Moss declined to comment on the incidents in the video, but said that in general Miami cops only arrest videotaping civilians if they interfere with police work.

"Some of what you see on this video is clearly attempts to incite police officers," he says.

On another night, Hammonds films at the corner store. A neighborhood officer has thrown Torres over a cop car and handcuffed him. (He was later charged with "resisting an officer without violence.")

A sergeant who arrives on the scene demands credentials. When Hammonds admits he doesn't have any, the officer grabs the camera and cuffs him.

"Why are you afraid of the truth being filmed if you're doing your job the right way?" Bredwell asks. "That's our feeling."

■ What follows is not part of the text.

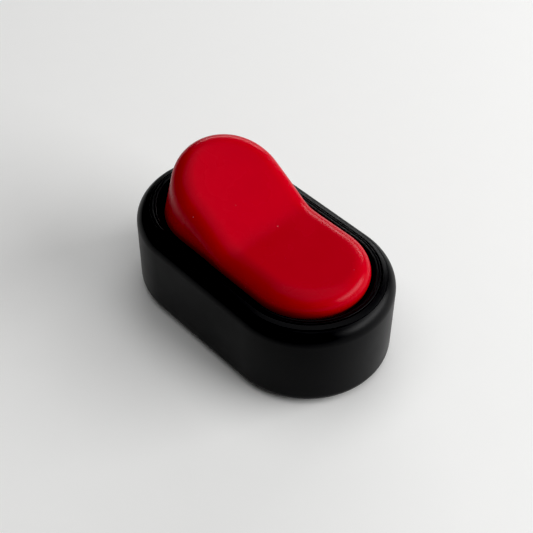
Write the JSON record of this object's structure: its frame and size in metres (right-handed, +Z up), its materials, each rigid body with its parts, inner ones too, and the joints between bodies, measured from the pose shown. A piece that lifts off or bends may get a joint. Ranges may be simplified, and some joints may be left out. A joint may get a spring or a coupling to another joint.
{
  "type": "quiz buzzer",
  "caption": "Hand-held quiz buzzer: an oblong black case with a wave-shaped red rocker cap that tips on a pin, closes a contact and springs back; battery door beneath.",
  "frame": {"origin": "middle of the footprint, on the surface that the four rubber feet stand on", "axes": "+Z up through the cap; +X along the case towards the low end of the cap; Y across the case"},
  "size_m": [0.0756, 0.043, 0.0418],
  "materials": {
    "black_case_plastic": "moulded black ABS with a fine satin texture",
    "red_cap_plastic": "moulded red ABS, soft satin gloss",
    "foot_rubber": "matt moulded rubber",
    "contact_brass": "pressed brass",
    "plated_steel": "bright zinc-plated steel",
    "board_laminate": "green solder-masked laminate",
    "moulded_black": "black moulding compound",
    "resistor_lacquer": "tan lacquer",
    "capacitor_sleeve": "shrink sleeve",
    "cell_wrap": "plain grey printed film with no lettering"
  },
  "bodies": {
    "root": {"case_shell": "black_case_plastic", "bezel_ring": "black_case_plastic", "base_plate": "black_case_plastic", "pivot_pin": "plated_steel", "return_spring": "plated_steel", "case_screw_1": "plated_steel", "case_screw_2": "plated_steel", "case_screw_3": "plated_steel", "case_screw_4": "plated_steel", "foot_pad_1": "foot_rubber", "foot_pad_2": "foot_rubber", "foot_pad_3": "foot_rubber", "foot_pad_4": "foot_rubber", "circuit_board": "board_laminate", "board_screw_1": "plated_steel", "board_screw_2": "plated_steel", "fixed_contact_1": "contact_brass", "fixed_contact_2": "contact_brass", "buzzer": "moulded_black", "drive_transistor": "moulded_black", "base_resistor": "resistor_lacquer", "capacitor": "capacitor_sleeve", "battery_cell_1": "cell_wrap", "battery_cell_2": "cell_wrap", "cell_bridge_contact": "plated_steel", "positive_terminal": "contact_brass", "negative_terminal": "contact_brass", "battery_spring_1": "plated_steel", "battery_spring_2": "plated_steel"},
    "rocker": {"rocker_cap": "red_cap_plastic", "contact_bridge": "contact_brass", "bridge_screw": "plated_steel"},
    "battery_door": {"battery_door": "black_case_plastic", "battery_door_screw": "plated_steel"}
  },
  "joints": [
    {"name": "rocker_press", "type": "hinge", "parent": "root", "child": "rocker", "pos_m": [0, 0, 0.0219], "axis": [0, -1, 0], "range_deg": [0, 24], "stiffness_Nm_per_rad": 0.12, "springref_deg": -20.05, "deforming": ["return_spring"]},
    {"name": "battery_door_swing", "type": "hinge", "parent": "root", "child": "battery_door", "pos_m": [-0.0255, 0, 0.0004], "axis": [0, 1, 0], "range_deg": [0, 70]}
  ]
}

None of the charges against the Channel Six-Two crew have stuck. (Bredwell, who refused a Breathalyzer test that first night on Washington Avenue, accepted a deal to withhold adjudication on a DUI charge.)

That's not to say the group hasn't suffered for its work. Hammonds is unemployed and suspects his legal fights have handicapped his job search. Bredwell spent more than $7,000 on court battles. Hammonds's Jeep was repossessed last summer by a towing company when he couldn't afford the impound fees after getting pulled over for an expired tag and "insufficient tread."

But the friends still hope to have their revenge. Their weapon is a DVD, which they plan to sell on the streets and online by this summer. It's titled Man vs. Pig.

"We realize it's a controversial name, but unfortunately it's accurate for what we've seen on the streets in this city," Hammonds says. They've already started plastering Man vs. Pig stickers around South Beach and midtown and have drawn a couple thousand views on a YouTube trailer. The point of the film, which describes the friends' clashes with police because of videotaping, is simple, Hammonds says.

"We think every citizen should have a camera in their car," he says. "Every encounter with police officers — every one — should be filmed."